:: Data block ::

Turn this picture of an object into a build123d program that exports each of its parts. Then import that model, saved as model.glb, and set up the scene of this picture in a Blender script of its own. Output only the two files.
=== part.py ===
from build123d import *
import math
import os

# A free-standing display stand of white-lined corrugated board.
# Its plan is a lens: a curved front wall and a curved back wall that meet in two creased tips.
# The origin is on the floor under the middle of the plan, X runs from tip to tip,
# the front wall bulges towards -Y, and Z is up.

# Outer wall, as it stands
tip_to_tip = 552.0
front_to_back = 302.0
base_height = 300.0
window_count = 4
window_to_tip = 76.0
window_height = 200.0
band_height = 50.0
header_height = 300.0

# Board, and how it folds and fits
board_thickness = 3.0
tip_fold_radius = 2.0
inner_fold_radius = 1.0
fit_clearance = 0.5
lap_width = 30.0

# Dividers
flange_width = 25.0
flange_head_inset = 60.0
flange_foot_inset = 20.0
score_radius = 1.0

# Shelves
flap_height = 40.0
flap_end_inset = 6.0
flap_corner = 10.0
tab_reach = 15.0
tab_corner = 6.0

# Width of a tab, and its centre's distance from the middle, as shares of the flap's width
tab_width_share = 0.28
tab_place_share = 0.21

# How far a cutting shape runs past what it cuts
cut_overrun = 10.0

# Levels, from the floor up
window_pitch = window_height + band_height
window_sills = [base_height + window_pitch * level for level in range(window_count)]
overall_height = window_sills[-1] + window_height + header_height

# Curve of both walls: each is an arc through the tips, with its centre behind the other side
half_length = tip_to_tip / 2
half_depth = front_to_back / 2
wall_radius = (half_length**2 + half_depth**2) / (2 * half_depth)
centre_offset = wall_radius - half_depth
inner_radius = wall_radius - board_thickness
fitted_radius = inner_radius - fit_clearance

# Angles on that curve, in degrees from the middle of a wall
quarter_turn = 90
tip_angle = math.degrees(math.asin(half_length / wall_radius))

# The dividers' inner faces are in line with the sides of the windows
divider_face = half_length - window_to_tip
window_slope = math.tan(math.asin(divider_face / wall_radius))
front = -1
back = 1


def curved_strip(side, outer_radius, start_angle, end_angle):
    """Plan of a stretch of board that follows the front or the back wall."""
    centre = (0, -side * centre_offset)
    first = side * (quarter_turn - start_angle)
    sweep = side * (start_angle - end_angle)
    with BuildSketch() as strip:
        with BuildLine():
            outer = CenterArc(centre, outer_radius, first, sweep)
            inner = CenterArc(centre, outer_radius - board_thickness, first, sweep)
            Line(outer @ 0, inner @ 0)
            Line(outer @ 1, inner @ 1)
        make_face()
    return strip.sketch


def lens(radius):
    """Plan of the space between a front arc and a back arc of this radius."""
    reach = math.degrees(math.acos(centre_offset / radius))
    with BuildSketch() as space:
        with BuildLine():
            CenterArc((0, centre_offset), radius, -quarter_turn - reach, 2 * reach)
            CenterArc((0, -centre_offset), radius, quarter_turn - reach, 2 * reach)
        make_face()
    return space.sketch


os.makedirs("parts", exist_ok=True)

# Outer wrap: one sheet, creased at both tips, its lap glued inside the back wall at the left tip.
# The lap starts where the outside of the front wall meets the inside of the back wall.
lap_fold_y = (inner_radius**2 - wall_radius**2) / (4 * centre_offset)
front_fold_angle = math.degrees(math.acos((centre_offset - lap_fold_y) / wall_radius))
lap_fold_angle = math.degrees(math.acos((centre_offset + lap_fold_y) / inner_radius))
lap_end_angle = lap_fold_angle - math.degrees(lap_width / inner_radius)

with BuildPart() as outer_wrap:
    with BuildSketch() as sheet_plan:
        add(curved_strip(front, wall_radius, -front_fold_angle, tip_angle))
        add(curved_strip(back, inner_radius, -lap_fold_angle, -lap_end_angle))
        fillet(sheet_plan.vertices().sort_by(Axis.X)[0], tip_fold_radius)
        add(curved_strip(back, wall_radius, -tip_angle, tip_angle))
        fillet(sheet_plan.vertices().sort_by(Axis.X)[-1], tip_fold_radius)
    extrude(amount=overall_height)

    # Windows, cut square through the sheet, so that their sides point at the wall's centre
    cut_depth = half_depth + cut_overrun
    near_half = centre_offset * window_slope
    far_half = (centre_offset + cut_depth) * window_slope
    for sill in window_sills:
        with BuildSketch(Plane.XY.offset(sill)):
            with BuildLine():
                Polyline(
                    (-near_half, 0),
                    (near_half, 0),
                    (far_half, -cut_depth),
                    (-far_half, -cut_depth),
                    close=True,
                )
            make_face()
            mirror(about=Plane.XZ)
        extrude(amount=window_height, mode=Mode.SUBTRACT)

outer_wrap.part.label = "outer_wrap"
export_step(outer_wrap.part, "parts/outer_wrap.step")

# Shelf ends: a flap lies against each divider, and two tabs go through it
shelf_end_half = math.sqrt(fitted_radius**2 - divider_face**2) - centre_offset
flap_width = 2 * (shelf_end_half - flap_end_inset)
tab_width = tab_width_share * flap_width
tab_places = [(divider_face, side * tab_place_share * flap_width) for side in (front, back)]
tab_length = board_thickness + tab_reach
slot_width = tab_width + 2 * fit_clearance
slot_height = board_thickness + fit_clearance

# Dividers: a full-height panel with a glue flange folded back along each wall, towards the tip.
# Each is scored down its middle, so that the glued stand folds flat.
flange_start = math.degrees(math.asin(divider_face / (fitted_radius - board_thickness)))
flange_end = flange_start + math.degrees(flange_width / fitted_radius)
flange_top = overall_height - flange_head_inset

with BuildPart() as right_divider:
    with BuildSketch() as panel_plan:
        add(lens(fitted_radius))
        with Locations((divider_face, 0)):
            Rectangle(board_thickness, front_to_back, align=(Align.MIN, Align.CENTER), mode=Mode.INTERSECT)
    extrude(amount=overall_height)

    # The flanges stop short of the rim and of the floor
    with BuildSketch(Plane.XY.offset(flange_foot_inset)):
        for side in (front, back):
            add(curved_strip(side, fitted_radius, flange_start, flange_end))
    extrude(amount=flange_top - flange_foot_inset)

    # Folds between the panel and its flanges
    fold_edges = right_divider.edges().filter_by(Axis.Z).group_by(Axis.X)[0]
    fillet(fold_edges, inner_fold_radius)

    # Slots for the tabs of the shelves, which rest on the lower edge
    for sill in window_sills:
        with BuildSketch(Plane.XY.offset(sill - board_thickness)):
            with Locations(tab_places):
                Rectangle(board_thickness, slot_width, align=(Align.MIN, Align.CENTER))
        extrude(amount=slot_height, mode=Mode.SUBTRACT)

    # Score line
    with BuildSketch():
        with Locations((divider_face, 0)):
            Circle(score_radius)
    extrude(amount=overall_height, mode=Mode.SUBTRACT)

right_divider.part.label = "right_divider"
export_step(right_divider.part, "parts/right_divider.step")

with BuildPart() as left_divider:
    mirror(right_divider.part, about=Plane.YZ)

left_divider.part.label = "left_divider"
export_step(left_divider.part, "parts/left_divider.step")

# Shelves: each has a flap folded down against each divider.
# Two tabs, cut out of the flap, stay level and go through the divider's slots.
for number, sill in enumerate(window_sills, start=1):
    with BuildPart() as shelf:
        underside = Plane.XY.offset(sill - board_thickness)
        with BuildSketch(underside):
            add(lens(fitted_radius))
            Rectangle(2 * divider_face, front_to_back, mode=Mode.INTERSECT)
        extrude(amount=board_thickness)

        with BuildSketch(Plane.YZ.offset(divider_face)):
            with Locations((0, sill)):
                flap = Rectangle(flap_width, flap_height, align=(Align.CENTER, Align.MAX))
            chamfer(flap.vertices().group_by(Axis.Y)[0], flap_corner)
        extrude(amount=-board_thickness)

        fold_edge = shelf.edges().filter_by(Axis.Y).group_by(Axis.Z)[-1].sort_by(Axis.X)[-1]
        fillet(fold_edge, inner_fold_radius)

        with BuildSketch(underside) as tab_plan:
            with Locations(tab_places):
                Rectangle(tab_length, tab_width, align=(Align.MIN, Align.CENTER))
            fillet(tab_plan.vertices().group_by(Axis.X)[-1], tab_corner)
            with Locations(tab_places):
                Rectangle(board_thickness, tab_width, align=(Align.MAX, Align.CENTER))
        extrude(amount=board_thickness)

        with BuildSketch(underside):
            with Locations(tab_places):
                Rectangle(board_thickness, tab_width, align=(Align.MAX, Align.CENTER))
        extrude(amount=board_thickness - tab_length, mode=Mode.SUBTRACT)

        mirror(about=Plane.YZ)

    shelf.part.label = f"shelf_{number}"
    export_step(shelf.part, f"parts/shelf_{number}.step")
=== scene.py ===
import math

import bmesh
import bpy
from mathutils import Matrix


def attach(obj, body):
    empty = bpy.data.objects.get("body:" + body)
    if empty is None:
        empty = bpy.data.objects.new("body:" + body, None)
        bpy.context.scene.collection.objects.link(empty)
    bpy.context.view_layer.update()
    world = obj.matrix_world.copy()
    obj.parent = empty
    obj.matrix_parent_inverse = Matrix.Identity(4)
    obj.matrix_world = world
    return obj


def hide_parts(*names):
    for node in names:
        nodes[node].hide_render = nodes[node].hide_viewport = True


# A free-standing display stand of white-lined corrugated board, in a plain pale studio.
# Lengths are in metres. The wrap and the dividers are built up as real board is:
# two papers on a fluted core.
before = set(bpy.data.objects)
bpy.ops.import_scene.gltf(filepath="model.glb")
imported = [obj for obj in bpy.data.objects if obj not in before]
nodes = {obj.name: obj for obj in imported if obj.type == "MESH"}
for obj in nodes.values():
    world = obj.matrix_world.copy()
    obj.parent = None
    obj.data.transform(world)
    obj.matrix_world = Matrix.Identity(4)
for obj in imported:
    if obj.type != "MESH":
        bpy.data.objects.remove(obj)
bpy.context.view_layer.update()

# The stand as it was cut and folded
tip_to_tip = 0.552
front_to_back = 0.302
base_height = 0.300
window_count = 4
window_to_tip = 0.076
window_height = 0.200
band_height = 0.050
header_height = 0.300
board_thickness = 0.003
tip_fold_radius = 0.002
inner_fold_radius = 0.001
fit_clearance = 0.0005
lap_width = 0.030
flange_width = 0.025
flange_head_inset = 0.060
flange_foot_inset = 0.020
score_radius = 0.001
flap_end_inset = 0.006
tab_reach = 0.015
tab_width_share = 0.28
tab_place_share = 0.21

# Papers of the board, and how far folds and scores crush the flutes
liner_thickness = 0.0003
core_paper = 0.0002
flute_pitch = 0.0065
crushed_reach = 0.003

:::

- [Given exercise]
Write out, from the lines above, only those from the line with "mirror(about=Plane.YZ)" to the line with "for node in", exactly as given, including the first and the last.

- [Result for this task]
        mirror(about=Plane.YZ)

    shelf.part.label = f"shelf_{number}"
    export_step(shelf.part, f"parts/shelf_{number}.step")
=== scene.py ===
import math

import bmesh
import bpy
from mathutils import Matrix


def attach(obj, body):
    empty = bpy.data.objects.get("body:" + body)
    if empty is None:
        empty = bpy.data.objects.new("body:" + body, None)
        bpy.context.scene.collection.objects.link(empty)
    bpy.context.view_layer.update()
    world = obj.matrix_world.copy()
    obj.parent = empty
    obj.matrix_parent_inverse = Matrix.Identity(4)
    obj.matrix_world = world
    return obj


def hide_parts(*names):
    for node in names:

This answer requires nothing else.